Chaset suggested that renewable energy trade groups skeptical of community choice were behind the times and haven’t caught up with the reality that their members are figuring out how to work with CCAs.
“They’re used to a certain system,” Chaset said, “and they’re struggling with the fact that the system is changing.”
It’s no longer just well-established CCAs that are signing long-term contracts. Silicon Valley Clean Energy and Monterey Bay Community Power, which launched in 2017 and 2018, respectively, have entered into three long-term contracts together, including deals with the developers Recurrent Energy and EDF for solar farms paired with battery storage.
The CCAs say those projects are the largest solar-plus-storage facilities ever contracted in California. Silicon Valley and Monterey Bay also signed a contract with Pattern Energy for 200 megawatts of wind power from New Mexico.
There are other examples of CCAs banding together to buy energy. Several CCAs have joined the Lancaster-based California Choice Energy Authority, which has negotiated contracts on behalf of its members.

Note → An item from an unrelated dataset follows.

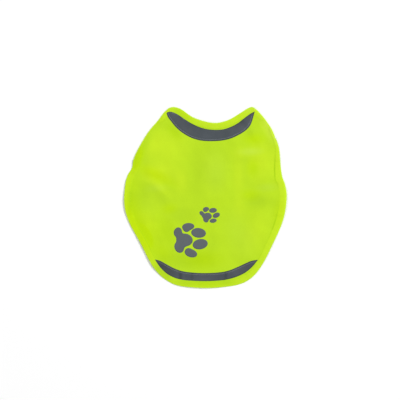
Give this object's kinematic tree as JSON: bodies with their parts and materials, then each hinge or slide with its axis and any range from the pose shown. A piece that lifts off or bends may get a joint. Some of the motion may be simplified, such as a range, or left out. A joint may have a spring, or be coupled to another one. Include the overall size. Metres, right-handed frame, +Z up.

Clean Power Alliance was able to get its first six wind turbines built because they’re part of a larger wind farm development, with more established buyers committed to buying most of the energy. But now the CCA is evaluating long-term contract offers from more than 50 developers, including proposals for solar, wind and battery storage.
The alliance might not have gotten so many offers a few years ago. But banks and energy companies are coming around on the CCAs, said Matt Langer, Clean Power Alliance’s chief operating officer and a former Edison employee.
“The developers have recognized that if you want to be developing renewable energy in California and the West, then who’s buying? It’s the CCAs,” Langer said. “So you have to figure out a way to get comfortable.”